Only the lines from the start of the data through the one containing "const GAP = 0.4;" belong in your answer; return them exactly.

☆ ☆ ☆ ☆

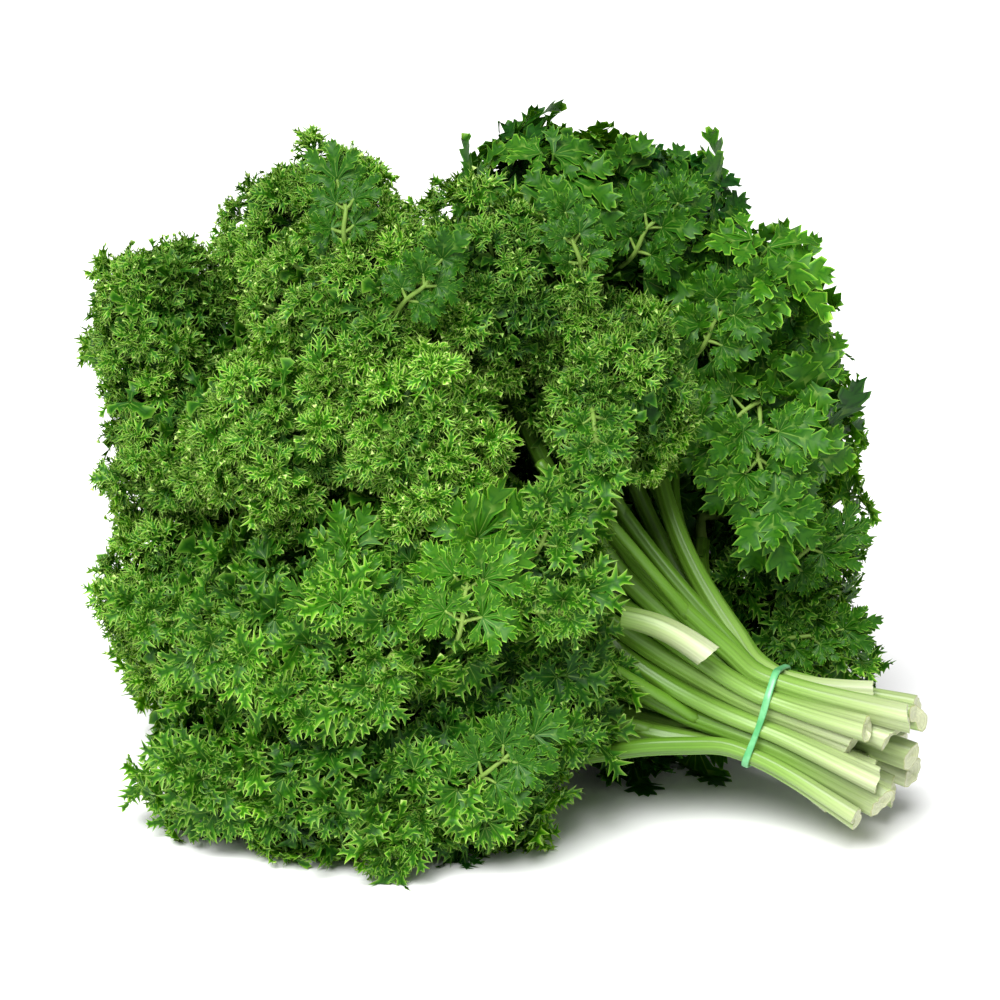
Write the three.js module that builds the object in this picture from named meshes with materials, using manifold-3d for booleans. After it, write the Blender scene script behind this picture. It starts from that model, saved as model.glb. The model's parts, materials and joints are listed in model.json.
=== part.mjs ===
// A bunch of curly parsley, tied with one rubber band and lying on its leaves.
// Millimetres, +Z up. The cut ends point along +X and the origin is under the middle of the bunch.

import * as THREE from 'three';
import { mergeVertices } from 'three/addons/utils/BufferGeometryUtils.js';
import Module from 'manifold-3d';

const wasm = await Module();
wasm.setup();

// ---- driving dimensions ----

const GAP = 0.4; // clear space kept between neighbouring pieces

const STEM_RADIUS = 2.6;
const STEM_PITCH = 2 * STEM_RADIUS + GAP; // the middles of two stems come no closer than this
const STEM_SIDES = 6;
const STEM_STEPS = 14;
const STEM_CLEARANCE = 0.5; // groove left round a stem that brushes past a leaf
const SHORTEST_TAIL = 26; // from the band to the cut end
const LONGEST_TAIL = 48;
const UNEVEN_STEP = 0.618; // from one stem's share of that range to the next, so that no two agree
const STRAIGHT = 8; // each way from the band, the stems run side by side
const TAIL_SPLAY = 0.4; // share by which the tails spread again behind the band
const LEAVING_REACH = 0.35; // share of its length over which a stem keeps to the bundle's direction
const ARRIVING_REACH = 0.2; // share of its length over which a stem turns towards its leaf
const LEAVING_SPLAY = 0.012; // share of its length by which a stem leans out of the bundle
const LEAF_CLEARANCE = 2; // from the tip of a stem to its leaf

const STUB_RADIUS = 3.6; // a pale stalk cut off short, lying on the stems
const STUB_END = new THREE.Vector3(64, -60, 62);
const STUB_START = new THREE.Vector3(38, -52, 72);

const BAND_CENTRE = new THREE.Vector3(84, -44, 36.5);
const BUNDLE_AXIS = new THREE.Vector3(-0.91, 0.32, 0.27).normalize(); // from cut ends to leaves
const BAND_WIDTH = 2.4;
const BAND_THICKNESS = 1.2;
const BAND_SIDES = 24;

const HUB = new THREE.Vector3(0, -5, 85); // inside the dome of leaves, where the stems part

// Settling the stems: in the band they are pressed together, and beyond it they give way.
const PRESSING_ROUNDS = 400;
const PRESSING_PASSES = 6; // partings after each press
const PRESSING = 0.995; // how much closer one press brings them
const PRESSED_PITCH = STEM_PITCH + 0.1;
const PARTING_ROUNDS = 100;
const PARTED_PITCH = STEM_PITCH + 0.7; // leaves room for the curve between two steps
const SMOOTHING = 0.3; // share of the way to a straight line, in one round
const PATH_STEPS = 30;
const STEPS_PER_MARK = 3; // one in three steps of a path is kept for the stem's final curve

const LEAF_DETAIL = 2;
const LUMP_HEIGHT = 0.07; // of the leaf's radius
const LUMP_RATE = 5; // waves of lumps, per radian or so

// The middle and the radius of each leaf's crown of leaflets, from the low front row upwards.
const leafPlaces = [
  // the front row, resting on the surface
  { at: [-83, -48, 24], radius: 29 },
  { at: [-50, -71, 26], radius: 29 },
  { at: [-12, -66, 26], radius: 29 },
  { at: [10, -53, 48], radius: 27 },
  // the front of the dome
  { at: [-102, -20, 67], radius: 29 },
  { at: [-64, -50, 73], radius: 31 },
  { at: [-24, -60, 80], radius: 31 },
  { at: [6, -57, 89], radius: 26 },
  { at: [-100, -5, 112], radius: 30 },
  { at: [-67, -43, 128], radius: 31 },
  { at: [-27, -55, 130], radius: 31 },
  { at: [33, -42, 142], radius: 29 },
  { at: [-108, 12, 148], radius: 28 },
  { at: [-42, -34, 165], radius: 34 },
  { at: [3, -34, 173], radius: 30 },
  // the top
  { at: [-58, 10, 174], radius: 34 },
  { at: [16, 10, 186], radius: 30 },
  { at: [47, 15, 180], radius: 28 },
  { at: [72, 8, 156], radius: 28 },
  // the right flank, behind the stems
  { at: [87, 12, 120], radius: 31 },
  { at: [94, 22, 72], radius: 28 },
  { at: [96, 20, 36], radius: 28 },
  { at: [46, 12, 27], radius: 31 },
  // the back
  { at: [-88, 38, 34], radius: 38 },
  { at: [-26, 54, 36], radius: 41 },
  { at: [-80, 44, 98], radius: 40 },
  { at: [-18, 56, 106], radius: 41 },
  { at: [50, 56, 92], radius: 38 },
  { at: [0, 44, 156], radius: 37 },
];

const leafCentres = leafPlaces.map((place) => new THREE.Vector3(...place.at));

// ---- solids ----

// Only the places of a geometry's corners, with shared corners merged.
function closedSurface(geometry) {
  geometry.deleteAttribute('normal');
  geometry.deleteAttribute('uv');
  return mergeVertices(geometry, 1e-4);
}

function solidOf(geometry) {
  const surface = closedSurface(geometry.clone());
  return new wasm.Manifold(new wasm.Mesh({
    numProp: 3,
    vertProperties: surface.attributes.position.array,
    triVerts: surface.index.array,
  }));
}

function geometryOf(solid) {
  const mesh = solid.getMesh();
  const geometry = new THREE.BufferGeometry();
  geometry.setAttribute('position', new THREE.BufferAttribute(mesh.vertProperties, 3));
  geometry.setIndex(new THREE.BufferAttribute(mesh.triVerts, 1));
  return geometry;
}

function tube(curve, radius, steps) {
  const outline = new THREE.Shape();
  for (let side = 0; side < STEM_SIDES; side++) {
    const angle = (side / STEM_SIDES) * 2 * Math.PI;
    const corner = [radius * Math.cos(angle), radius * Math.sin(angle)];
    if (side === 0) outline.moveTo(...corner);
    else outline.lineTo(...corner);
  }
  outline.closePath();
  return new THREE.ExtrudeGeometry(outline, { steps, extrudePath: curve, bevelEnabled: false });
}

// ---- leaves ----

// A leaf's own lumpy outline, before its neighbours and the surface press on it.
function freeReach(index, direction) {
  const { radius } = leafPlaces[index];
  const lumps = Math.sin(LUMP_RATE * direction.x + index)
    * Math.sin(LUMP_RATE * direction.y + 2 * index)
    * Math.sin(LUMP_RATE * direction.z + 3 * index);
  return radius * (1 + LUMP_HEIGHT * lumps);
}

// How far a leaf reaches from its middle in one direction. Two leaves meet on a flat plane between
// them, with a gap, and no leaf goes below the surface that the bunch lies on.
function leafReach(index, direction) {
  const centre = leafCentres[index];
  const { radius } = leafPlaces[index];
  let reach = freeReach(index, direction);
  if (direction.z < 0) reach = Math.min(reach, centre.z / -direction.z);
  leafCentres.forEach((other, otherIndex) => {
    if (otherIndex === index) return;
    const towards = other.clone().sub(centre);
    const distance = towards.length();
    const slope = direction.dot(towards) / distance;
    if (slope <= 0) return;
    const otherRadius = leafPlaces[otherIndex].radius;
    const plane = (distance ** 2 + radius ** 2 - otherRadius ** 2) / (2 * distance) - GAP / 2;
    reach = Math.min(reach, plane / slope);
  });
  return reach;
}

function leafGeometry(index) {
  const geometry = closedSurface(new THREE.IcosahedronGeometry(1, LEAF_DETAIL));
  const corners = geometry.attributes.position;
  const corner = new THREE.Vector3();
  for (let i = 0; i < corners.count; i++) {
    corner.fromBufferAttribute(corners, i).normalize();
    corner.multiplyScalar(leafReach(index, corner)).add(leafCentres[index]);
    corners.setXYZ(i, corner.x, corner.y, corner.z);
  }
  return geometry;
}

// ---- stems ----

const sideways = new THREE.Vector3(0, 0, 1).cross(BUNDLE_AXIS).normalize();
const upwards = BUNDLE_AXIS.clone().cross(sideways);

// Each stem's place in the band, as [sideways, upwards]. A stem starts on the side of the bundle
// that faces its leaf, then the stems are pressed together until they lie side by side.
function packStems() {
  const widestStart = 14;
  const nearestLeaf = 30;
  const places = leafCentres.map((centre) => {
    const towards = centre.clone().sub(BAND_CENTRE);
    const along = Math.max(towards.dot(BUNDLE_AXIS), nearestLeaf);
    const place = new THREE.Vector2(towards.dot(sideways), towards.dot(upwards));
    place.multiplyScalar(widestStart / along);
    return place.clampLength(0, widestStart);
  });
  for (let round = 0; round < PRESSING_ROUNDS; round++) {
    places.forEach((place) => place.multiplyScalar(PRESSING));
    for (let pass = 0; pass < PRESSING_PASSES; pass++) {
      places.forEach((first, index) => {
        places.slice(index + 1).forEach((second) => keepApart(first, second, PRESSED_PITCH));
      });
    }
  }
  return places;
}

// Moves two points away from each other, each by half of what is missing.
function keepApart(first, second, distance) {
  const apart = second.clone().sub(first);
  const missing = distance - apart.length();
  if (missing <= 0) return;
  apart.setLength(missing / 2);
  first.sub(apart);
  second.add(apart);
}

const stemPlaces = packStems();

function acrossBundle(place) {
  return sideways.clone().multiplyScalar(place.x).addScaledVector(upwards, place.y);
}

function besideBand(index, along) {
  const place = acrossBundle(stemPlaces[index]);
  return place.add(BAND_CENTRE).addScaledVector(BUNDLE_AXIS, along);
}

// From just past the band in one bend to the near side of the leaf.
function firstPath(index) {
  const start = besideBand(index, STRAIGHT);
  const centre = leafCentres[index];
  const arrival = HUB.clone().sub(centre).normalize();
  const tip = centre.clone().addScaledVector(arrival, leafReach(index, arrival) + LEAF_CLEARANCE);
  const length = tip.distanceTo(start);
  const leaving = start.clone().addScaledVector(BUNDLE_AXIS, length * LEAVING_REACH)
    .addScaledVector(acrossBundle(stemPlaces[index]), length * LEAVING_SPLAY);
  const arriving = tip.clone().addScaledVector(arrival, length * ARRIVING_REACH);
  return new THREE.CubicBezierCurve3(start, leaving, arriving, tip).getSpacedPoints(PATH_STEPS);
}

// Stems that would pass through each other, or through a leaf, give way and stay smooth.
function partStems(paths) {
  const fixed = new Set(paths.flatMap((path) => [path[0], path[PATH_STEPS]]));
  for (let round = 0; round < PARTING_ROUNDS; round++) {
    paths.forEach((path, index) => {
      path.slice(1, -1).forEach((point, step) => {
        const middle = path[step].clone().add(path[step + 2]).multiplyScalar(0.5);
        point.lerp(middle, SMOOTHING);
        leafCentres.forEach((centre, leaf) => {
          const away = point.clone().sub(centre);
          const near = leafPlaces[leaf].radius + STEM_RADIUS + STEM_CLEARANCE;
          if (leaf === index || away.length() > near) return;
          const keptOut = leafReach(leaf, away.clone().normalize()) + STEM_RADIUS + STEM_CLEARANCE;
          if (away.length() < keptOut) point.copy(centre).add(away.setLength(keptOut));
        });
      });
      paths.slice(index + 1).forEach((other) => {
        path.forEach((point) => {
          other.forEach((otherPoint) => {
            if (fixed.has(point) || fixed.has(otherPoint)) return;
            keepApart(point, otherPoint, PARTED_PITCH);
          });
        });
      });
    });
  }
  return paths;
}

const stemPaths = partStems(leafPlaces.map((_, index) => firstPath(index)));

// The whole stem: its cut end, the stretch through the band, and its path to the leaf.
function stemCurve(index) {
  const share = (index * UNEVEN_STEP) % 1;
  const tail = SHORTEST_TAIL + share * (LONGEST_TAIL - SHORTEST_TAIL);
  const cutEnd = besideBand(index, -tail)
    .addScaledVector(acrossBundle(stemPlaces[index]), TAIL_SPLAY);
  const marks = stemPaths[index].filter((_, step) => step % STEPS_PER_MARK === 0);
  const points = [cutEnd, besideBand(index, -STRAIGHT), ...marks];
  return new THREE.CatmullRomCurve3(points, false, 'centripetal');
}

// ---- the tie ----

// A flat ring round the bundle, square to its stems.
function bandGeometry() {
  const inner = Math.max(...stemPlaces.map((place) => place.length())) + STEM_RADIUS + GAP;
  const outer = inner + BAND_THICKNESS;
  const half = BAND_WIDTH / 2;
  const section = [[inner, -half], [outer, -half], [outer, half], [inner, half], [inner, -half]];
  const geometry = new THREE.LatheGeometry(
    section.map(([x, y]) => new THREE.Vector2(x, y)), BAND_SIDES,
  );
  const turn = new THREE.Quaternion().setFromUnitVectors(new THREE.Vector3(0, 1, 0), BUNDLE_AXIS);
  return geometry.applyQuaternion(turn).translate(...BAND_CENTRE);
}

// ---- assembly ----

const bunch = new THREE.Group();

function addPiece(name, geometry, material) {
  const mesh = new THREE.Mesh(geometry, material);
  mesh.name = name;
  bunch.add(mesh);
}

function numbered(name, index) {
  return `${name}_${String(index + 1).padStart(2, '0')}`;
}

const stemCurves = leafPlaces.map((_, index) => stemCurve(index));
const stemKeepOuts = stemCurves.map((curve) => (
  solidOf(tube(curve, STEM_RADIUS + STEM_CLEARANCE, STEM_STEPS))
));

stemCurves.forEach((curve, index) => {
  addPiece(numbered('stem', index), tube(curve, STEM_RADIUS, STEM_STEPS),
    new THREE.MeshStandardMaterial({ color: 0x8fae5a, roughness: 0.45, metalness: 0 }));
});

leafPlaces.forEach((_, index) => {
  let leaf = solidOf(leafGeometry(index));
  stemKeepOuts.forEach((keepOut) => {
    leaf = leaf.subtract(keepOut);
  });
  addPiece(numbered('leaf', index), geometryOf(leaf),
    new THREE.MeshStandardMaterial({ color: 0x3c7a22, roughness: 0.6, metalness: 0 }));
});

const stub = new THREE.LineCurve3(STUB_START, STUB_END);
addPiece('cut_stalk', tube(stub, STUB_RADIUS, 1),
  new THREE.MeshStandardMaterial({ color: 0xc9d59a, roughness: 0.45, metalness: 0 }));

addPiece('rubber_band', bandGeometry(),
  new THREE.MeshStandardMaterial({ color: 0x52c98f, roughness: 0.35, metalness: 0 }));

// The origin goes on the surface, under the middle of the bunch.
const box = new THREE.Box3().setFromObject(bunch);
const middle = box.getCenter(new THREE.Vector3());
bunch.position.set(-middle.x, -middle.y, 0);

export default bunch;
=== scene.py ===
# A tied bunch of curly parsley: leaves, stems and rubber band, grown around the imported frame.
# Lengths are in metres. Names ending in _mm are in millimetres, and mm() turns them into metres.
import json
import math

import bpy
import numpy as np
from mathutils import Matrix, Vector, noise
from mathutils.bvhtree import BVHTree

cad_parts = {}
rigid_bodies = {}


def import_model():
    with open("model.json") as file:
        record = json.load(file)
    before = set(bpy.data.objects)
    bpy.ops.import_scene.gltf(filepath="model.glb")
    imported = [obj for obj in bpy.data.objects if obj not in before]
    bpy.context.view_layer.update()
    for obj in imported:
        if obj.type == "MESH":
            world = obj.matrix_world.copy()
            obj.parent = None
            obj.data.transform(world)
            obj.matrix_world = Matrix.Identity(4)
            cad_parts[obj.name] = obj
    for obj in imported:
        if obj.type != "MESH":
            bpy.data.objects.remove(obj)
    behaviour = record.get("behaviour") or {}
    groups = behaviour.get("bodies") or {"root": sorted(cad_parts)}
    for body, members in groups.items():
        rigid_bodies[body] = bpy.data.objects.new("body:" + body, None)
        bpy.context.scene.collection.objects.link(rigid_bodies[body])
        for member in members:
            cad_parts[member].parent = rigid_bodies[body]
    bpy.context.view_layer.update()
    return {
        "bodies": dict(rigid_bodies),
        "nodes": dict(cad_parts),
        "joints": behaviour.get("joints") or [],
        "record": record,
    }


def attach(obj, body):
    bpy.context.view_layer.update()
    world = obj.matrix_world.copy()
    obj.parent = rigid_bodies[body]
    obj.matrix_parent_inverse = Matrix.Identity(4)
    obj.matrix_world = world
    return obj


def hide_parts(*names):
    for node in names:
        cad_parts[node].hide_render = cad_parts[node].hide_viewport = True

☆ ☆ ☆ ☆

The output:
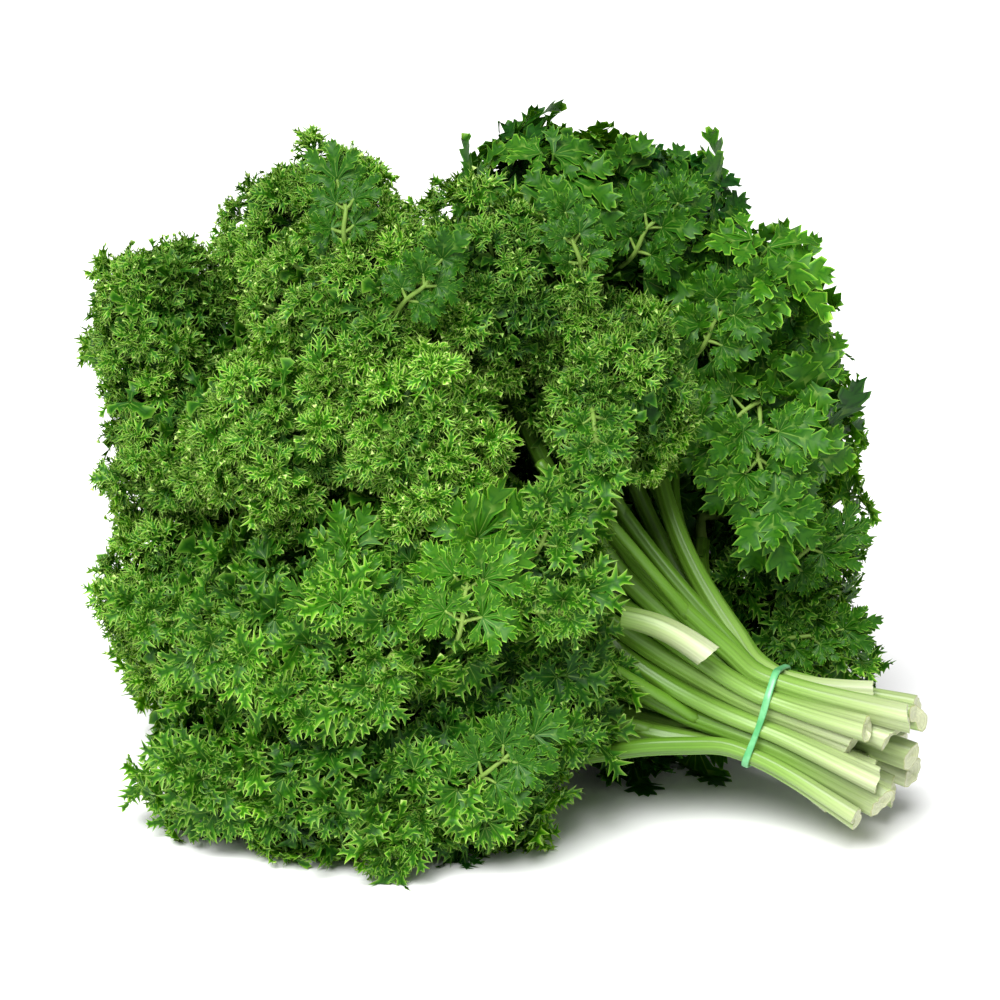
Write the three.js module that builds the object in this picture from named meshes with materials, using manifold-3d for booleans. After it, write the Blender scene script behind this picture. It starts from that model, saved as model.glb. The model's parts, materials and joints are listed in model.json.
=== part.mjs ===
// A bunch of curly parsley, tied with one rubber band and lying on its leaves.
// Millimetres, +Z up. The cut ends point along +X and the origin is under the middle of the bunch.

import * as THREE from 'three';
import { mergeVertices } from 'three/addons/utils/BufferGeometryUtils.js';
import Module from 'manifold-3d';

const wasm = await Module();
wasm.setup();

// ---- driving dimensions ----

const GAP = 0.4; // clear space kept between neighbouring pieces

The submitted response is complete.